Başvurucu’nun çalıştığı işyerinde işverenin kurumsal e-postayı inceleme yetkisi ve kapsamını gösteren ve söz konusu e-posta içeriklerine yönelik olarak kişisel verilerin işlenmesinin hukuki dayanağını, işleme amaçlarını, işlenecek verilerin kapsamını, verilen tutulacağı süreyi, veri sahibinin haklarını, işlemenin sonuçlarını ve verilerin muhtemel yararlanıcılarını gösteren bir bilgilendirmede bulunulmadığı tespit edilmiştir.

Ayrıca soruşturma kapsamında doğrudan kişisel verilere erişilmesi ve haberleşme hürriyetine müdahale yerine, amaca ulaşmak için daha az müdahale gerektiren yolların tercih edilmediği ve işe iade davası kapsamında mahkemenin bu hususları değerlendirmediği tespit edilmiştir.

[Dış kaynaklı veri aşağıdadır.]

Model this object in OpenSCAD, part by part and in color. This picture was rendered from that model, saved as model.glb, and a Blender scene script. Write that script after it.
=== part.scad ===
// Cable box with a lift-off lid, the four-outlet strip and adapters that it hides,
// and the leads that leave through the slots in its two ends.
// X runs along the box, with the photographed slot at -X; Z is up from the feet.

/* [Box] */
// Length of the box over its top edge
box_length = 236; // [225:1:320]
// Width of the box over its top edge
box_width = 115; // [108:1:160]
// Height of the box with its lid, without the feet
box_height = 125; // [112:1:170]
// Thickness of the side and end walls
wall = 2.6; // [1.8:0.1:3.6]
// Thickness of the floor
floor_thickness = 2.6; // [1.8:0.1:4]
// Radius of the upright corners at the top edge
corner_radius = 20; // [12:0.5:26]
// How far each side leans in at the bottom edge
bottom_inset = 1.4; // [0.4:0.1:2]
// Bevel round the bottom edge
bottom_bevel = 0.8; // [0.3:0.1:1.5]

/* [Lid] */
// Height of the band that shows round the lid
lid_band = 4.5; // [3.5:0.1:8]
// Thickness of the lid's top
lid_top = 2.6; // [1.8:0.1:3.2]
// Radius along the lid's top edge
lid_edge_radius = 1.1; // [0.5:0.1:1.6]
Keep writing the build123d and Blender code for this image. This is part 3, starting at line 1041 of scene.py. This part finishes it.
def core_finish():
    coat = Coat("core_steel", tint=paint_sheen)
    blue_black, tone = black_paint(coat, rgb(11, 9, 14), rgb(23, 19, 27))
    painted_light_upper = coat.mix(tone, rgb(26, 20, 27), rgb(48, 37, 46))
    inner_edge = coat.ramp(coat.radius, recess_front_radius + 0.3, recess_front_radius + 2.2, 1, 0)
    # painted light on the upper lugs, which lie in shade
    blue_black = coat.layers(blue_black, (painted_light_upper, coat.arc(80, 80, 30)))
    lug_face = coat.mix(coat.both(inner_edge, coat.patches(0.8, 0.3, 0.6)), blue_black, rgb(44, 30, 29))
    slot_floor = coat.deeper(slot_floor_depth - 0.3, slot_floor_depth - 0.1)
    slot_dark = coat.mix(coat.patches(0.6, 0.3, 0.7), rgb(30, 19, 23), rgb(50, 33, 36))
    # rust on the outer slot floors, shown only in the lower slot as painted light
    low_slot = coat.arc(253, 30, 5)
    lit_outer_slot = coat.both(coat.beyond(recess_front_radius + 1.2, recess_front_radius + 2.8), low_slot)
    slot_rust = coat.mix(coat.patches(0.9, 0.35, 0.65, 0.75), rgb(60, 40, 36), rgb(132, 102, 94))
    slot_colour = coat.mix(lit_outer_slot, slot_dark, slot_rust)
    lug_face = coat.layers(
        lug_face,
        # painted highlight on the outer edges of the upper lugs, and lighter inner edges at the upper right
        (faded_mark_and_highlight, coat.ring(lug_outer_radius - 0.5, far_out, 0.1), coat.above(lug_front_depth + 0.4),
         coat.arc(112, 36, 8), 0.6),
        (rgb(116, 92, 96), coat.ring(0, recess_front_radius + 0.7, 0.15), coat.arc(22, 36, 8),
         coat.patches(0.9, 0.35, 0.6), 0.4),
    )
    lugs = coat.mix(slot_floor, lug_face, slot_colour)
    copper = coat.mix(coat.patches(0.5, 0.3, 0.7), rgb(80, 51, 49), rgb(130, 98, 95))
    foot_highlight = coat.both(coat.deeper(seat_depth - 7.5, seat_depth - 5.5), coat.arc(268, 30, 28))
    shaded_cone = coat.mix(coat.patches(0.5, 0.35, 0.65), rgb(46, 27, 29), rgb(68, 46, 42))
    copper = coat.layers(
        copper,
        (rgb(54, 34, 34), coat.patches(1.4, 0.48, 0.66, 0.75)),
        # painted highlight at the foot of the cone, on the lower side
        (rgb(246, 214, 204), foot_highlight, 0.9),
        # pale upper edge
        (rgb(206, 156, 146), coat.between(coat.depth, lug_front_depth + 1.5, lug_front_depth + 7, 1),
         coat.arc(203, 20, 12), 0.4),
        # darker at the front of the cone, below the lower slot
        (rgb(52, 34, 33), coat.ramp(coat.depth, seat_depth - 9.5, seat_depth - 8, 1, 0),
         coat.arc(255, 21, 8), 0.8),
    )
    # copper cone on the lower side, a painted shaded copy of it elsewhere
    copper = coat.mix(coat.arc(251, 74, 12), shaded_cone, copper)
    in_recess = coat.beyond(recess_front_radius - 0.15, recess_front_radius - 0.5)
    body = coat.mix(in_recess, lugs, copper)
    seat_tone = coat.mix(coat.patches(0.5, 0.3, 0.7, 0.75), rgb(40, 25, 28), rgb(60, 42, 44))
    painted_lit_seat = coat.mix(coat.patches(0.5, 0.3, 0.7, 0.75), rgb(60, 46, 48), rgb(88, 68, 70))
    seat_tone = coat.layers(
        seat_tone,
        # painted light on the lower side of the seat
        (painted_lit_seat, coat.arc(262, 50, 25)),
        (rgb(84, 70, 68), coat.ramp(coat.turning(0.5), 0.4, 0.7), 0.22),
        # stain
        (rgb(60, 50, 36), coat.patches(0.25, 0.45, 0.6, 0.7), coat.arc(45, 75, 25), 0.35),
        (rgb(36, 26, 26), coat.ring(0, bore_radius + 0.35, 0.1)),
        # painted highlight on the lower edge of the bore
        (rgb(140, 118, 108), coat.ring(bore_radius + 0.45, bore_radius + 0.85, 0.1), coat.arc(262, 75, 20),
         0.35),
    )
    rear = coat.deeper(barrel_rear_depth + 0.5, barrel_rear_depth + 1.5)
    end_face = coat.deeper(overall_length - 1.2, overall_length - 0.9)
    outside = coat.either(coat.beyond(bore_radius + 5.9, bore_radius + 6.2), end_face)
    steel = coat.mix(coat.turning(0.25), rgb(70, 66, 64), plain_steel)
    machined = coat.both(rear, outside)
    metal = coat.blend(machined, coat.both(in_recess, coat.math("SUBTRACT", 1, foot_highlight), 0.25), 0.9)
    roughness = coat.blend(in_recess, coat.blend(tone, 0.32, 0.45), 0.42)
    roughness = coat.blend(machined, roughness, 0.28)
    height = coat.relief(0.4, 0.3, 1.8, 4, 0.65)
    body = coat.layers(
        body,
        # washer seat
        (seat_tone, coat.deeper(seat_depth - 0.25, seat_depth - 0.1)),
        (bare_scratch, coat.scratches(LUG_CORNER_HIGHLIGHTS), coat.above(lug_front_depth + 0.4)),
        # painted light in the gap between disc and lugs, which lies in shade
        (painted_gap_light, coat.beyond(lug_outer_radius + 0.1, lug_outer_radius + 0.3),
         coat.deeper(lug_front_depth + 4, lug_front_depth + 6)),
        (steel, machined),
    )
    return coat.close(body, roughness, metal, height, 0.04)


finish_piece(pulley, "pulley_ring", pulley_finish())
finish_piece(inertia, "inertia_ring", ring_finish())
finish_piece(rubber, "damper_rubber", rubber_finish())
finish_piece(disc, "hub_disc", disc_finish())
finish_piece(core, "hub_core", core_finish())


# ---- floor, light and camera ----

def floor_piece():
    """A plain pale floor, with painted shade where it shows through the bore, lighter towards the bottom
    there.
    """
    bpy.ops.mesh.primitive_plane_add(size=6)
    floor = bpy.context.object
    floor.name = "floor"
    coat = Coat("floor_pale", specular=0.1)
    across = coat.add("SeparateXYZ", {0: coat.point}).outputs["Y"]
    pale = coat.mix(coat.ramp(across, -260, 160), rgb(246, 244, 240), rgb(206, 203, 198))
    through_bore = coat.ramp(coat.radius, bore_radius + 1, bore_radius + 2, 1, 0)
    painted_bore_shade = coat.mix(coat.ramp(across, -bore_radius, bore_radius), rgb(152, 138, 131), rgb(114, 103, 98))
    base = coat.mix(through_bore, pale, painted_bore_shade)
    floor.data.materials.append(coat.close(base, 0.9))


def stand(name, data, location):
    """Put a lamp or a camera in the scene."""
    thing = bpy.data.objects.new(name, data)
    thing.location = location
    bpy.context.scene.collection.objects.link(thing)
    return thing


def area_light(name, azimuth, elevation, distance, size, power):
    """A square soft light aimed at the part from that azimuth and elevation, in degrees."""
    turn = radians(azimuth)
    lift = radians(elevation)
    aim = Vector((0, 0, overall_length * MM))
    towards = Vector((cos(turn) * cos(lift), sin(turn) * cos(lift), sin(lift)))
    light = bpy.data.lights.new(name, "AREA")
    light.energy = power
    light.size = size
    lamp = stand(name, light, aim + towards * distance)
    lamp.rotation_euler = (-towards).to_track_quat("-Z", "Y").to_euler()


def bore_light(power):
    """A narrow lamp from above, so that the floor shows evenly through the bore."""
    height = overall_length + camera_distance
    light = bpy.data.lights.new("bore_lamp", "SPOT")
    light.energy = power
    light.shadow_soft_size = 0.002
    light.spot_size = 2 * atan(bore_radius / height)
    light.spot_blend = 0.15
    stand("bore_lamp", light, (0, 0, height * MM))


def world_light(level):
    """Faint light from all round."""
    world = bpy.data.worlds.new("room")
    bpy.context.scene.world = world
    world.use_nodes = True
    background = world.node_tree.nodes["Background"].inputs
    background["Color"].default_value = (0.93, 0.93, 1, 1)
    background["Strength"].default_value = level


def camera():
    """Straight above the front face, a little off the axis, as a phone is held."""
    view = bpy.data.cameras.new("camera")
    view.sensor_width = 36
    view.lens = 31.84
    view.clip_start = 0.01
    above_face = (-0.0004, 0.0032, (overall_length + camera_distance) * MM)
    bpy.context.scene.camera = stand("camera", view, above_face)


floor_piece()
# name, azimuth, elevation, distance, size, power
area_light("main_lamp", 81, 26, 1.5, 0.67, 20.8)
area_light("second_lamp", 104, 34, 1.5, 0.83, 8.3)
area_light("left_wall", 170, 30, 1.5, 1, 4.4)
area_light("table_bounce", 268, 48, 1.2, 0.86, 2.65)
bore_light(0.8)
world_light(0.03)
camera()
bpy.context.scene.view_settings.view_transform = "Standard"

Başvurucu'nun kişisel verilerin korunmasını isteme hakkı ile haberleşme hürriyetinin ihlal edildiğine karar verilmiş ve kararın bir örneği, yeniden yargılama yapılması için ilgili iş mahkemesine gönderilmiştir.

Sonuç

Görünüşte Başvurucu’nun iş akdinin İş Kanunu md.25/2 haklı sebebe dayanarak feshinin geçerli olduğu anlaşılsa da müdahale araçları seçilirken daha özenli davranılması gerektiği anlaşılmaktadır. Özellikle kişisel verilerin korunması açısından işverenlerin dikkat etmesi gereken hususları açıklaması bakımından bu karar önem arz etmektedir.

Hem kararda belirtildiği üzere hem de kişisel verileri koruma mevzuatı uyarınca, genel bir kural olarak kişisel verilerin korunmasını isteme hakkı ve haberleşme hürriyetine yönelik iletişimin denetlenmesi suretiyle yapılan müdahalede, işverenlerin çalışanları ve diğer ilgili kişileri önceden bilgilendirmeleri, temel hak ve hürriyetler ile müdahalelerde ilgili kişi üzerindeki külfet ve menfaat dengesinin gözetilmesi, bu anlamda amaçla bağlantılı, sınırlı ve ölçülü müdahalede bulunmaları ve amaca başka yöntemlerle ulaşılıp ulaşılamayacağını değerlendirmeleri gerekmektedir.